If you’re going to be playing the unpredictable game of the bitcoin market, then you need to be aware of how to control your emotions in times of distress and joy.
Professional traders understand that short term swings are going to happen in particular types of assets, especially something as new and volatile as bitcoin. In order to lock in long term profits on your trades, it’s important to remain practical during the rise of a bubble and after it begins to pop. Here are some of the most important tips to keep in mind when it comes to making the right decisions during price rallies and crashes.
Don’t Ever Declare the End of Bitcoin
The most common reaction to a crash in the bitcoin price is to declare that the digital currency is finished and there is nothing that can bring it back from the dead. There have been multiple media outlets that have declared the end of bitcoin over the years, but the cryptocurrency has managed to take those accusations in stride and continue to grow over time. As early as 2011, relatively large media outlets were claiming that the end of bitcoin had arrived, and there are still people making that same statement today. To make sure that you don’t fall into that same boat, it’s important to make sure that you understand why you’re purchasing bitcoin in the first place. If you believe in the long term viability of bitcoin as a currency, then you won’t have to worry about controlling your emotions during an inevitable downturn.
Don’t Expect Bitcoin’s Volatility to End Soon
Another thing to remember is that bitcoin is going to be volatile for many years to come. This is the world’s first digital scarce resource, so it’s going to take some time for it to find its proper market value. Some are saying that bitcoins will be worth millions of dollars each in the future, while others seem to think they are worth nothing. Many have noted that bitcoins will either be worth quite a bit or nothing at all since the very beginning, and it’s hard not to be a volatile asset when the valuations of a single bitcoin vary so wildly from person to person. When the price of bitcoin crashes during these early times, try to keep a cool head while many others are claiming that the end is near.

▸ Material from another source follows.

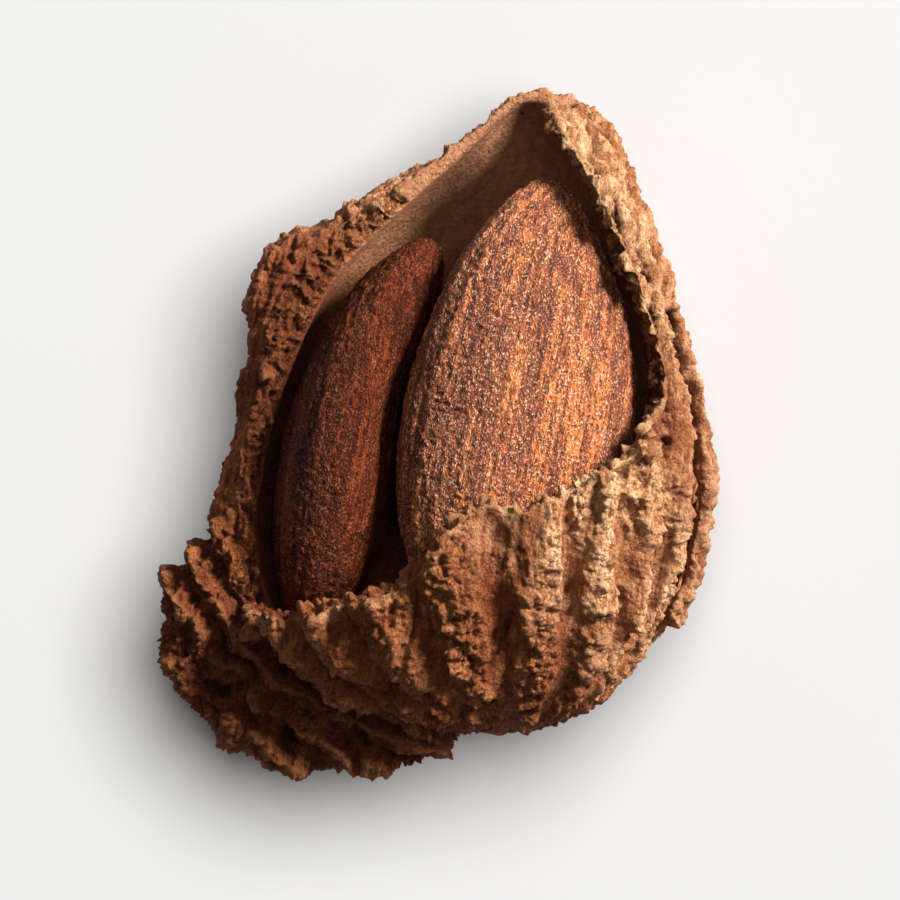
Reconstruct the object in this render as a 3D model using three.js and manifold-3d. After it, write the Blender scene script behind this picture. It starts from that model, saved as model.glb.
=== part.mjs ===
// A twin-kernel almond in its broken shell, lying on its back. Millimetres.
// +Y runs along the shell from its stem end to its pointed tip, +Z is up, and the origin is the middle of
// the small flat spot that the shell rests on.
// The shell is two valves grown together at the suture, hollowed by one smooth cavity. Most of the front
// valve has broken away, which leaves a mouth with both kernels in view.
import * as THREE from "three";
import { mergeVertices } from "three/addons/utils/BufferGeometryUtils.js";
import Module from "manifold-3d";

const wasm = await Module();
wasm.setup();

// ---- Driving dimensions ----

const SUTURE_Z = 8.5; // height of the seam between the valves, where the shell is widest
const FULLNESS = 2.35; // exponent of the valves' cross-section: 2 is an ellipse

// Each body of the shell is a dome over the suture and a bowl under it: heights from the suture, how far its
// lengthwise lines swing to the right at the stem end, in radians, and its facets round the long axis and
// along it.
const FRONT_VALVE = { rise: 9, drop: 4, fullness: FULLNESS, swing: 0.36, around: 120, along: 30 };
const BACK_VALVE = { rise: 1.9, drop: 8.75, fullness: FULLNESS, swing: 0, around: 48, along: 50 };
const CAVITY = { rise: 7.3, drop: 6.6, fullness: 2.2, swing: 0, around: 40, along: 30 };

// The plan of a body evens out from its outline to a plainer curve between these shares of its radius.
const EVENING_OUT = [0.5, 0.96];

// Lengthwise ridges, spaced evenly in angle round the long axis. They rise from the suture between two sines
// of that angle, and fade out towards the ends between two shares of the half-length.
const FRONT_RIDGES = { height: 0.48, count: 20, phase: 2.4 };
const BACK_RIDGES = { height: 0.14, count: 12, phase: 0 };
const RIDGE_RISE = [0.1, 0.45];
const RIDGE_FADE = [0.7, 0.97];

const BREAK_Z = 7.9; // height of the break's plane over the origin
const BREAK_TILT = 0.16; // radians that the break leans in, towards the cavity
const MOUTH_STEPS = { flap: 18, wall: 44 }; // straight pieces in the curved edges of the mouth
const BEYOND = { width: 80, height: 26 }; // a reach past the shell's outside, for the tools that cut it

const FISSURE = { width: 0.8, depth: 2.6, z: 10, steps: 20 }; // the open seam on the right

// ---- Outlines seen from above, anticlockwise from the right-hand side ----

const BACK_OUTLINE = [
  [13.2, 0.3], [12.4, 2.6], [10.9, 6.2], [9.2, 9.8], [7, 13.4], [5, 16.6], [3.3, 18.5], [1.3, 19.2],
  [-0.8, 19.2], [-3, 16.8], [-5.4, 14], [-8.5, 11.6], [-10.3, 9.6], [-12.5, 8.3], [-13.4, 4.6], [-12.6, 2],
  [-12.9, 0], [-12.5, -2.4], [-12.9, -4.6], [-12.8, -8.8], [-14.2, -9.9], [-14.4, -13.2], [-13.2, -15.6],
  [-11.3, -17.7], [-8.6, -18.9], [-6, -19.6], [-3.4, -18.9], [-1, -18.3], [0.8, -17.8], [2.6, -15.7],
  [6.3, -14.7], [9.3, -13.1], [11.2, -9.8], [11.9, -8.3], [13.1, -7.2], [13.4, -3.4],
];
const FRONT_OUTLINE = [
  [12.3, 0], [11.3, 3], [10.2, 5.8], [7.9, 10.6], [5, 15.8], [3.4, 17.7], [1.4, 18.5], [-0.8, 18.3],
  [-4.2, 14.8], [-9.2, 10], [-11.8, 6], [-12.2, 0], [-11.8, -6], [-10.2, -11], [-8.4, -13.6], [-5.6, -15.1],
  [-2, -15.9], [1.4, -16.2], [3.6, -15.2], [6.3, -14.7], [9.3, -13], [11.1, -9.8], [12.2, -6],
];
const CAVITY_OUTLINE = [
  [10.4, 1], [8.4, 7], [5, 13], [1.6, 17.4], [0.2, 18.5], [-1.1, 18.4], [-3.5, 15], [-6.5, 10.9], [-9, 7],
  [-10.3, 2], [-10.7, -3], [-10.2, -8], [-8, -12], [-3, -13.8], [3, -13.4], [8, -10.6], [10.4, -5],
];
// The mouth's own edge: up the flap on the right, outside the shell on the left, then along the front wall.
const MOUTH_FLAP = [[8.6, 3.8], [8.1, 6], [6, 9.7], [3.8, 12.8], [1.4, 15.8], [-0.6, 18]];
const MOUTH_OUTSIDE = [[1.7, 18.4], [2.3, 20.5], [-16, 20.5], [-16, -9.4]];
const MOUTH_WALL = [
  [-13.6, -9.5], [-11.4, -10.6], [-8.7, -11.5], [-5.5, -9.7], [-3.3, -8.4], [-1.8, -5.1], [0, -3.1],
  [1.2, -3.5], [2.6, -2.7], [4.2, -1.8], [6.2, -0.1], [7.3, 1.1],
];
// The open seam follows the front valve's margin down the right-hand side.
const FISSURE_PATH = [[9.2, 8.6], [10.9, 5], [12, 1.6], [12.6, -2.2], [12.4, -5.4], [11.8, -8.2]];

// Each kernel's own frame has its tip at +Y, its width along X and its thickness along Z. Shape values are
// shares of the half-length, half-width or half-thickness.
const KERNEL_FACETS = { around: 36, along: 24 };
const TIP_START = 0.55;
const LEFT_KERNEL = {
  length: 22, width: 9.4, thickness: 6.9, taper: 0.05, baseSwell: 0.06, pinch: 0.05, bow: 0.015,
  dent: { depth: 0.32, at: 0.12, spread: 0.36 },
  position: [-6.6, -0.9, 8.3], roll: 1.42, yaw: 0,
};
const RIGHT_KERNEL = {
  length: 25, width: 12.6, thickness: 7, taper: 0.19, baseSwell: 0.12, pinch: 0.15, bow: 0,
  dent: { depth: 0, at: 0, spread: 1 },
  position: [2.25, 2.1, 10.95], roll: 0.1, yaw: 0.085,
};

// ---- Shapes ----

const { lerp, smoothstep } = THREE.MathUtils;
const FULL_TURN = 2 * Math.PI;

// A closed curve through an outline's points, as a function that gives its radius at an angle.
function radiusOf(outline) {
  const curve = new THREE.CatmullRomCurve3(
    outline.map(([x, y]) => new THREE.Vector3(x, y, 0)),
    true,
    "centripetal",
  );
  const steps = 720; // half a degree each
  const radii = new Float64Array(steps);
  const points = curve.getPoints(4 * steps);
  for (let i = 0; i < steps; i++) {
    const angle = (i / steps) * FULL_TURN;
    const ray = new THREE.Vector3(Math.cos(angle), Math.sin(angle), 0);
    let best = -Infinity;
    for (const p of points) {
      const aligned = p.dot(ray) / p.length();
      if (aligned <= best) continue;
      best = aligned;
      radii[i] = p.length();
    }
  }
  return (angle) => {
    const at = THREE.MathUtils.euclideanModulo(angle / FULL_TURN, 1) * steps;
    const low = Math.floor(at) % steps;
    return lerp(radii[low], radii[(low + 1) % steps], at - Math.floor(at));
  };
}

// The same outline with its notches averaged away, for the middle of a valve.
function smoothed(radius, reach = 0.6, samples = 12) {
  return (angle) => {
    let sum = 0;
    for (let i = -samples; i <= samples; i++) sum += radius(angle + (i / samples) * reach);
    return sum / (2 * samples + 1);
  };
}

const onlyPositions = (geometry) => {
  geometry.deleteAttribute("normal");
  geometry.deleteAttribute("uv");
  return mergeVertices(geometry, 1e-4);
};

// A superellipsoid whose plan is the outline at the suture and evens out towards its top and bottom.
// Its facets run lengthwise, and relief(turn, along) raises it along its normals, where turn is the angle
// round the long axis and along goes from -1 at the stem end to 1 at the tip.
function domed(outline, { rise, drop, fullness, swing, around, along }, relief) {
  const edge = radiusOf(outline);
  const core = smoothed(edge);
  const geometry = onlyPositions(new THREE.SphereGeometry(1, around, along));
  const position = geometry.getAttribute("position");
  const power = 2 / fullness;
  const reliefs = [];
  for (let i = 0; i < position.count; i++) {
    const [x, y, z] = [position.getX(i), position.getY(i), position.getZ(i)];
    const angle = Math.atan2(y, x) + (swing * (1 - y)) / 2;
    const out = Math.min(Math.hypot(x, y), 1) ** power;
    const radius = lerp(core(angle), edge(angle), smoothstep(out, ...EVENING_OUT)) * out;
    const height = Math.sign(z) * Math.abs(z) ** power * (z > 0 ? rise : drop);
    position.setXYZ(i, radius * Math.cos(angle), radius * Math.sin(angle), SUTURE_Z + height);
    reliefs.push(relief ? relief(Math.atan2(z, x), y) : 0);
  }
  geometry.computeVertexNormals();
  const normal = geometry.getAttribute("normal");
  for (let i = 0; i < position.count; i++) {
    const p = new THREE.Vector3().fromBufferAttribute(position, i);
    p.addScaledVector(new THREE.Vector3().fromBufferAttribute(normal, i), reliefs[i]);
    position.setXYZ(i, p.x, p.y, p.z);
  }
  return solidOf(geometry);
}

function ridges({ height, count, phase }) {
  return (turn, along) => {
    const offSuture = smoothstep(Math.abs(Math.sin(turn)), ...RIDGE_RISE);
    const offEnds = 1 - smoothstep(Math.abs(along), ...RIDGE_FADE);
    return height * Math.cos(count * turn - phase) * offSuture * offEnds;
  };
}

function solidOf(geometry) {
  const merged = onlyPositions(geometry);
  const vertProperties = new Float32Array(merged.getAttribute("position").array);
  const triVerts = new Uint32Array(merged.index.array);
  return new wasm.Manifold(new wasm.Mesh({ numProp: 3, vertProperties, triVerts }));
}

function geometryOf(solid) {
  const mesh = solid.getMesh();
  return new THREE.BufferGeometry()
    .setAttribute("position", new THREE.BufferAttribute(mesh.vertProperties, 3))
    .setIndex(new THREE.BufferAttribute(mesh.triVerts, 1));
}

// The space that the broken-away part of the front valve left, from the break upwards.
function mouth() {
  const flat = (points) => points.map(([x, y]) => new THREE.Vector2(x, y));
  const curved = (points, steps) => new THREE.SplineCurve(flat(points)).getPoints(steps);
  const flap = curved(MOUTH_FLAP, MOUTH_STEPS.flap);
  const wall = curved(MOUTH_WALL, MOUTH_STEPS.wall);
  const shape = new THREE.Shape([...flap, ...flat(MOUTH_OUTSIDE), ...wall]);
  const prism = new THREE.ExtrudeGeometry(shape, { depth: BEYOND.height, bevelEnabled: false });
  return solidOf(prism.rotateY(BREAK_TILT).translate(0, 0, BREAK_Z));
}

// A slot of a diamond section, swept along the seam.
function fissure() {
  const section = new THREE.Shape()
    .moveTo(0, -FISSURE.width / 2)
    .lineTo(FISSURE.depth / 2, 0)
    .lineTo(0, FISSURE.width / 2)
    .lineTo(-FISSURE.depth / 2, 0);
  const path = new THREE.CatmullRomCurve3(FISSURE_PATH.map(([x, y]) => new THREE.Vector3(x, y, FISSURE.z)));
  return solidOf(new THREE.ExtrudeGeometry(section, { steps: FISSURE.steps, extrudePath: path }));
}

function shell() {
  const front = domed(FRONT_OUTLINE, FRONT_VALVE, ridges(FRONT_RIDGES));
  const back = domed(BACK_OUTLINE, BACK_VALVE, ridges(BACK_RIDGES));
  const cavity = domed(CAVITY_OUTLINE, CAVITY);
  const ground = new THREE.BoxGeometry(BEYOND.width, BEYOND.width, BEYOND.height);
  const underground = solidOf(ground.translate(0, 0, -BEYOND.height / 2));
  return front.add(back).subtract(cavity).subtract(mouth()).subtract(fissure()).subtract(underground);
}

// A kernel: pointed at +Y, round at -Y and flattened. Its upper half bows towards +Z, and the +Z face is
// dented where its twin lay against it.
function kernel({ length, width, thickness, taper, baseSwell, pinch, bow, dent }) {
  const sphere = new THREE.SphereGeometry(1, KERNEL_FACETS.around, KERNEL_FACETS.along);
  const geometry = onlyPositions(sphere);
  const position = geometry.getAttribute("position");
  for (let i = 0; i < position.count; i++) {
    const [x, y, z] = [position.getX(i), position.getY(i), position.getZ(i)];
    const tip = 1 - pinch * smoothstep(y, TIP_START, 1);
    const across = x * (1 - taper * y) * tip;
    const through = z * (1 - baseSwell * y) * tip;
    const dented = z > 0 ? dent.depth * (1 - x * x) * Math.exp(-(((y - dent.at) / dent.spread) ** 2)) : 0;
    const bowed = bow * Math.max(0, (y * length) / 2 + 1) ** 2;
    position.setXYZ(i, (across * width) / 2, (y * length) / 2, ((through - dented) * thickness) / 2 + bowed);
  }
  return geometry;
}

// ---- The part ----

const finish = (color, roughness) => new THREE.MeshStandardMaterial({ color, roughness, metalness: 0 });

function placed(name, geometry, material, { position = [0, 0, 0], roll = 0, yaw = 0 } = {}) {
  const mesh = new THREE.Mesh(geometry, material);
  mesh.name = name;
  mesh.position.set(...position);
  mesh.rotation.set(0, roll, yaw, "ZYX");
  return mesh;
}

const almond = new THREE.Group();
almond.add(
  placed("shell", geometryOf(shell()), finish(0xb98a5a, 0.85)),
  placed("right_kernel", kernel(RIGHT_KERNEL), finish(0x9a5a2c, 0.6), RIGHT_KERNEL),
  placed("left_kernel", kernel(LEFT_KERNEL), finish(0x7d4524, 0.6), LEFT_KERNEL),
);

export default almond;
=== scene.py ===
"""A twin-kernel almond lying in its broken shell, on a pale floor.

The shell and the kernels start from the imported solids. Each is remeshed finely, its facets are smoothed
away, and its real relief is raised on it: ridges, pits and fibres on the corky skin, a crumbling sponge
where the shell broke, a smooth lining, and wrinkled, grainy skins on the kernels. Shape work is done in
millimetres and turned into metres at the end.
"""

import math

import bpy
import numpy as np
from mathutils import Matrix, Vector
from mathutils.bvhtree import BVHTree


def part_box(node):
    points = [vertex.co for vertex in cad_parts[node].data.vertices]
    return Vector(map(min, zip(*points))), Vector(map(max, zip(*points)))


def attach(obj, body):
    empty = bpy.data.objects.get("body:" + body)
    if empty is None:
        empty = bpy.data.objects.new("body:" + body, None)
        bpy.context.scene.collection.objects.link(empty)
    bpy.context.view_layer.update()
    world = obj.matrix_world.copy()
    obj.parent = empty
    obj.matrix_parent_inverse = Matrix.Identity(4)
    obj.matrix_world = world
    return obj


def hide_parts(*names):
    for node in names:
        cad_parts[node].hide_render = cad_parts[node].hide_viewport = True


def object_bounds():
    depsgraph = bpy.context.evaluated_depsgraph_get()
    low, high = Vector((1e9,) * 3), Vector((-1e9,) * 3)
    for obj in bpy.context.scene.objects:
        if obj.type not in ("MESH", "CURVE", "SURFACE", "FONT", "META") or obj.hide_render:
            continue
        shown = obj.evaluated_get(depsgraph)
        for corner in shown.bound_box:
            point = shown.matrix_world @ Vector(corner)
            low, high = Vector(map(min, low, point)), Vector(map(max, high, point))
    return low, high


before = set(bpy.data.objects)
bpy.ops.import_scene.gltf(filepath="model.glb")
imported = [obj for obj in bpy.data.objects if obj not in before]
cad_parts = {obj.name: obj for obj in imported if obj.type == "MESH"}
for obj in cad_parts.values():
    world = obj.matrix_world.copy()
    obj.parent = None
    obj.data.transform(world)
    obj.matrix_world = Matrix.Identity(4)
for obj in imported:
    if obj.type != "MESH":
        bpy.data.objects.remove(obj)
cad_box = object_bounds()

MM = 0.001

# ---- Driving values, in millimetres unless a name says otherwise ----

SHELL_VOXEL = 0.105
KERNEL_VOXEL = 0.08
SHELL_SMOOTHING = 36  # passes, enough to lose the solid's facets
KERNEL_SMOOTHING = 60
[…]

Understand the Bitcoin Hype Cycle
Now that we’re getting into the large price swings found in bitcoin, let’s take a look at the overall hype cycle. Understanding this hype cycle will help you realize when others are buying high and selling low. The first thing you need to realize is the hype cycle starts from a small increasese in the bitcoin price. This is sometimes noticed by the media, who will then start talking about how bitcoin is making a return and could go higher over the short term. This brings in new buyers who don’t understand the fundamentals of the digital currency, and the price increase and media attention tends to compound on itself for a few days, weeks, or months. At a certain point, some of those newcomers who have no idea why they purchased bitcoins in the first place will begin to cashout. After all, they cannot be sure if the price will continue to go higher in the future. As the price begins to dip, other newcomers will realize that they should cash out their bitcoin holdings as well. This leads to a crash in the price because all of the newcomers who don’t have strong hands will decide to leave the market. The good news is that the bubble will also attract newcomers who learn about the technology and fundamental value of bitcoin, which means the price is always a bit higher than the point where the bubble first began.
Set Long Term Price Points
One last thing to remember when it comes to controlling your emotions during bitcoin’s vicious price swings is to have long-term price points (Read more at Trading Tip: Buy Bitcoin When There’s ‘Blood in the Streets’ and 7 Simple Rules of Bitcoin Trading That Can Get You a Higher Profit). In other words, you shouldn’t be worrying about short-term volatility at all. That volatility is always going to happen as long as bitcoin is still trying to find its market value, so it’s a better idea to stick with long-term price targets. Many institutional investors who have entered the bitcoin market aren’t looking to change their position on bitcoin for another year, five years, or even longer periods of time. When you think long term, it becomes much easier to stay calm and not panic when the price has skyrocketed or crashed.